How to Improve Amtrak

For the past several decades, articles and reports critical of Amtrak’s performance—including many from The Heritage Foundation—have usually offered recommendations to Congress and/or the President on how to improve the rail system and cut its losses. Such recommendations have included var­ious legislative proposals that would make some sig­nificant change in Amtrak by forcing it to restructure, economize on its financial resources, and privatize/partner/contract out some or all of its operations. In effect, the thrust of these recommen­dations has been to urge the federal government to impose some sort of a solution on a reluctant Amtrak that is incapable of reforming itself.
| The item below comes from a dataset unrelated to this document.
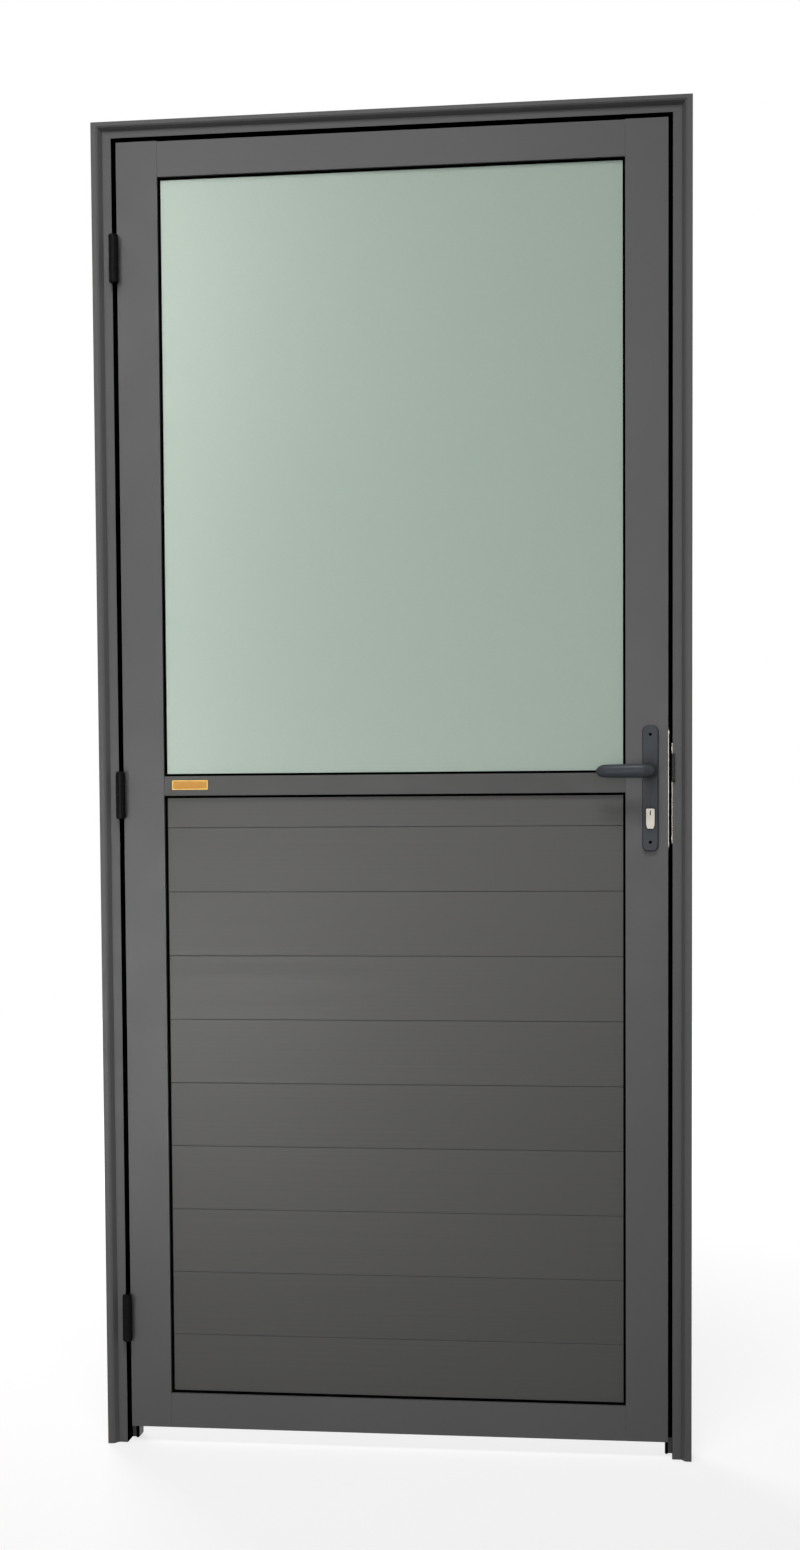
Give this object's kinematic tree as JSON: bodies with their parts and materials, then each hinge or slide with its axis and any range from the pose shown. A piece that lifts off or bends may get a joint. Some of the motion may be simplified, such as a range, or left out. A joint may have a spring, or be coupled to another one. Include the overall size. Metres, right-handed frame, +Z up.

Senator Lott’s S. 1516 falls into this category. While short of any real reform proposals, it is replete with directives, alterations, restructurings, subsidies, studies, reports, metrics, five-year plans, transitions, and other forms of top-down micro­management designed to create the impression that spinning wheels represent forward movement.

With a renewed commitment to cost-effective service, Amtrak’s new board and management team should begin to eliminate some of the system’s more wasteful routes. A good place to begin would be the Sunset Limited and its $433 subsidy per pas­senger. This should be followed by the Silver Ser­vice, with total losses exceeding $100 million in 2005. Nothing in current law requires that Amtrak operate these routes. The law requires only that Amtrak give four months notice before terminating a route and give the displaced workers generous severance packages, which will cut into the short-run savings from terminating the routes while yielding huge long-term benefits.


Many Members of Congress will certainly com­plain about the route cuts, but their options are limited. Many were angry when Amtrak’s past pres­ident was recently fired for resisting reform, but their anger did not last the day, and only 27 Mem­bers of the House could be mustered to sign a letter of complaint to Transportation Secretary Norman Mineta. In the end, Congress can really only threaten to cut off or reduce funding for the rail­road. If they do, the President will have his “make my day” moment.